[Entries with parts and joints]

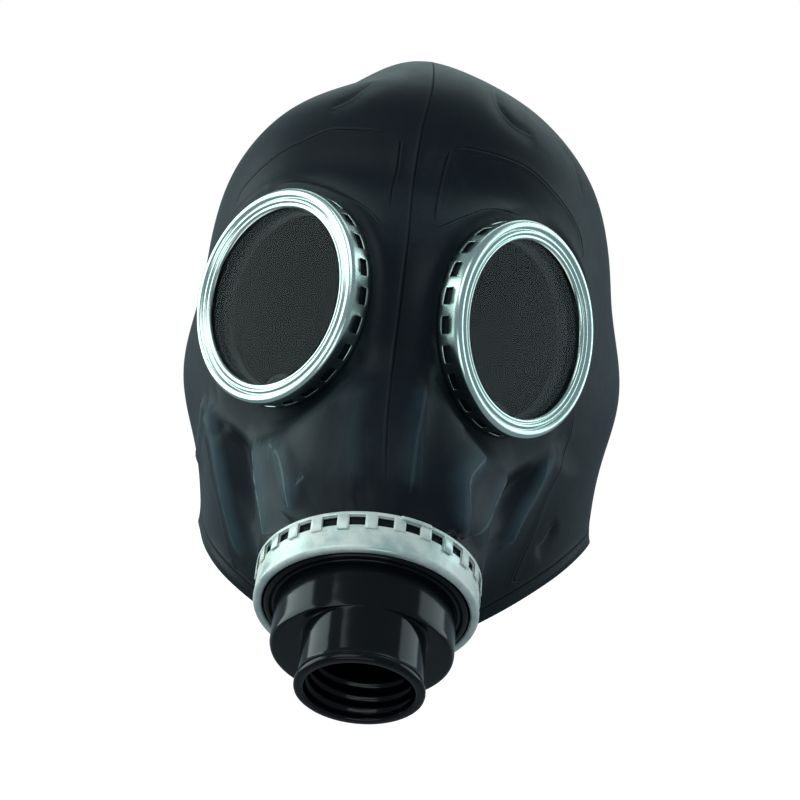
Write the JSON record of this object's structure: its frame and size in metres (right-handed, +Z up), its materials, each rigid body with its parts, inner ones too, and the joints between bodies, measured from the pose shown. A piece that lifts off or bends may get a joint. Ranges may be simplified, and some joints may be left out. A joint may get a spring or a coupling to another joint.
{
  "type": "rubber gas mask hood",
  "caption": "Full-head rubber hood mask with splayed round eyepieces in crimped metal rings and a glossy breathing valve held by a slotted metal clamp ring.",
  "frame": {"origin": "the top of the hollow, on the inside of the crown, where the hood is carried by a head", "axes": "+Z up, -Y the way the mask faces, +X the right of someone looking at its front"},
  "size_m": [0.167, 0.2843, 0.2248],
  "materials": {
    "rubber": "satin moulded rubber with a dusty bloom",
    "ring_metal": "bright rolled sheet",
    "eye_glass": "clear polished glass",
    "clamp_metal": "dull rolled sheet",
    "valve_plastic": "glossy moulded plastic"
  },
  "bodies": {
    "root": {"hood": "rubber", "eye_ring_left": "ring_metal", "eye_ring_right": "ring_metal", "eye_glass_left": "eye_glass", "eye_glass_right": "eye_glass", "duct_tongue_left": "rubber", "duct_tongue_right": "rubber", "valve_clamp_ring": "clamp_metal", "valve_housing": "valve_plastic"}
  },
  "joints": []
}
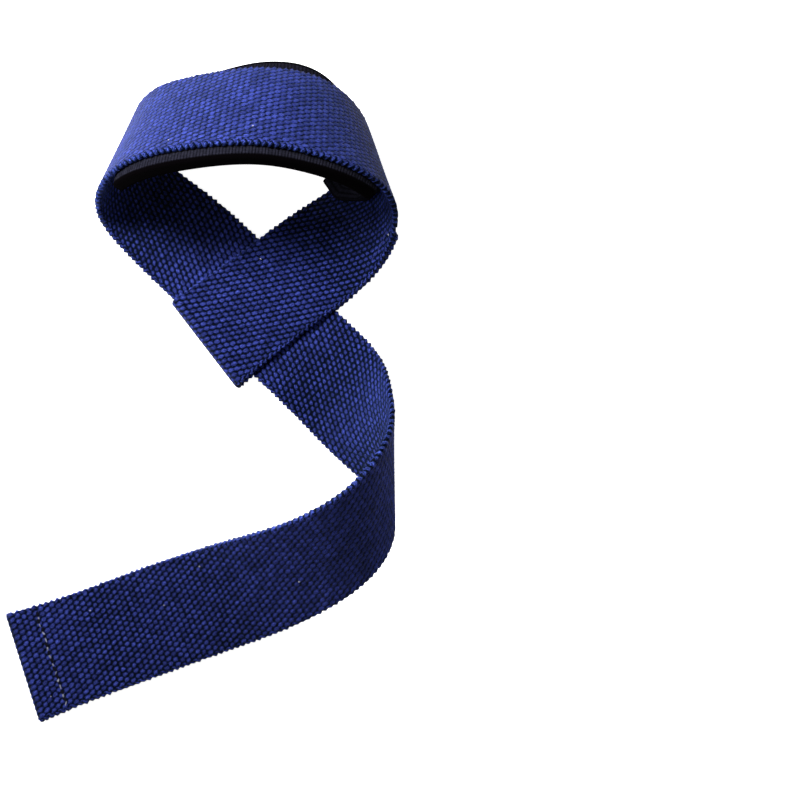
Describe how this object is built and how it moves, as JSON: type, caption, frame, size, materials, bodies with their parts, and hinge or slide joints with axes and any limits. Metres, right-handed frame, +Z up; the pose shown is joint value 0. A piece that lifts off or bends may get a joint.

WORK REQUIRED: Extract the listing in its entirety and repeat it exactly.

PROBLEM SOLUTION:
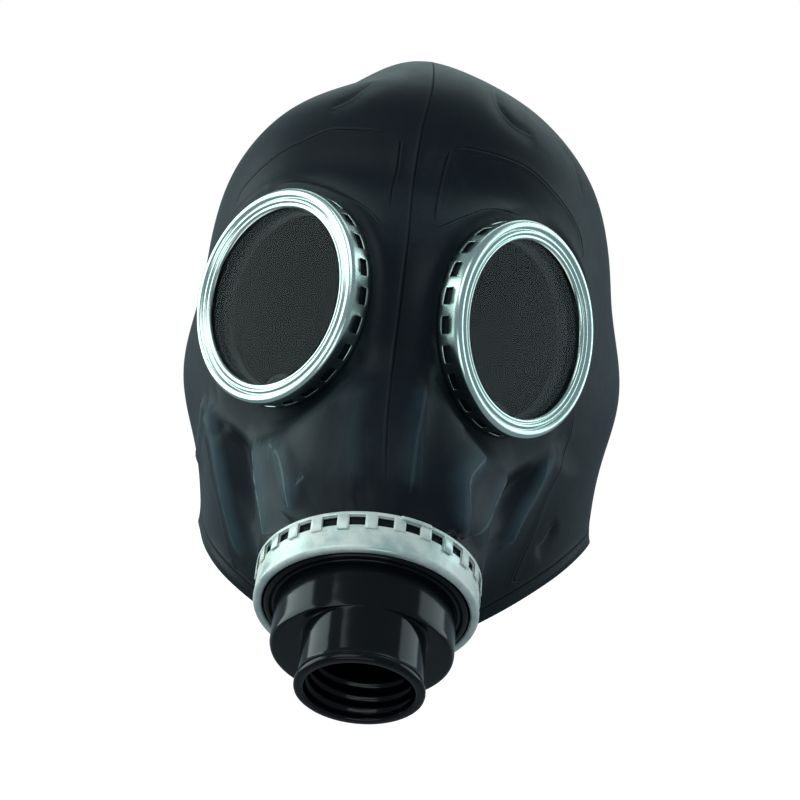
Write the JSON record of this object's structure: its frame and size in metres (right-handed, +Z up), its materials, each rigid body with its parts, inner ones too, and the joints between bodies, measured from the pose shown. A piece that lifts off or bends may get a joint. Ranges may be simplified, and some joints may be left out. A joint may get a spring or a coupling to another joint.
{
  "type": "rubber gas mask hood",
  "caption": "Full-head rubber hood mask with splayed round eyepieces in crimped metal rings and a glossy breathing valve held by a slotted metal clamp ring.",
  "frame": {"origin": "the top of the hollow, on the inside of the crown, where the hood is carried by a head", "axes": "+Z up, -Y the way the mask faces, +X the right of someone looking at its front"},
  "size_m": [0.167, 0.2843, 0.2248],
  "materials": {
    "rubber": "satin moulded rubber with a dusty bloom",
    "ring_metal": "bright rolled sheet",
    "eye_glass": "clear polished glass",
    "clamp_metal": "dull rolled sheet",
    "valve_plastic": "glossy moulded plastic"
  },
  "bodies": {
    "root": {"hood": "rubber", "eye_ring_left": "ring_metal", "eye_ring_right": "ring_metal", "eye_glass_left": "eye_glass", "eye_glass_right": "eye_glass", "duct_tongue_left": "rubber", "duct_tongue_right": "rubber", "valve_clamp_ring": "clamp_metal", "valve_housing": "valve_plastic"}
  },
  "joints": []
}
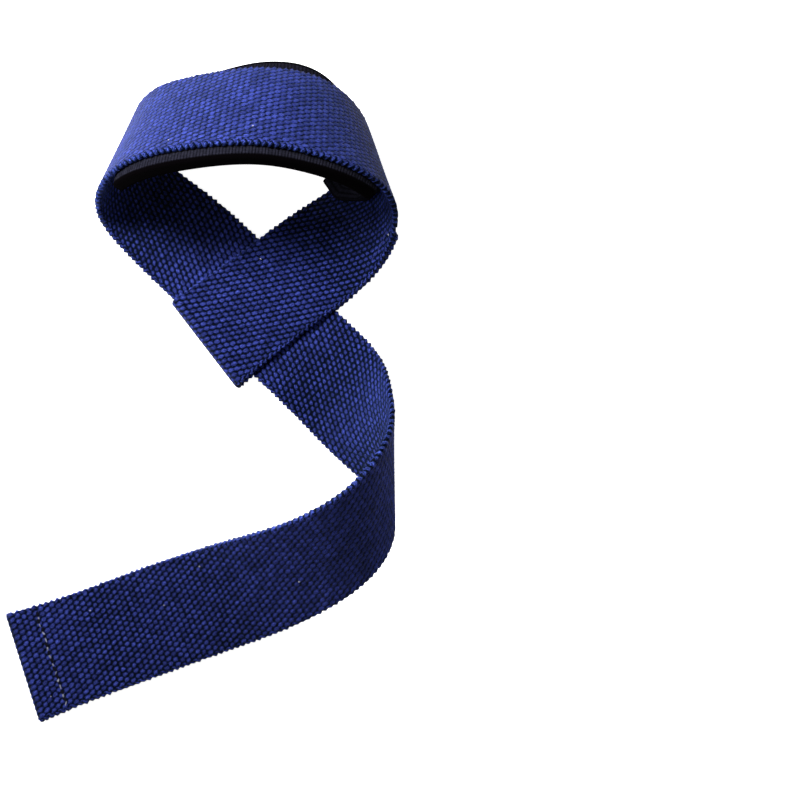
Describe how this object is built and how it moves, as JSON: type, caption, frame, size, materials, bodies with their parts, and hinge or slide joints with axes and any limits. Metres, right-handed frame, +Z up; the pose shown is joint value 0. A piece that lifts off or bends may get a joint.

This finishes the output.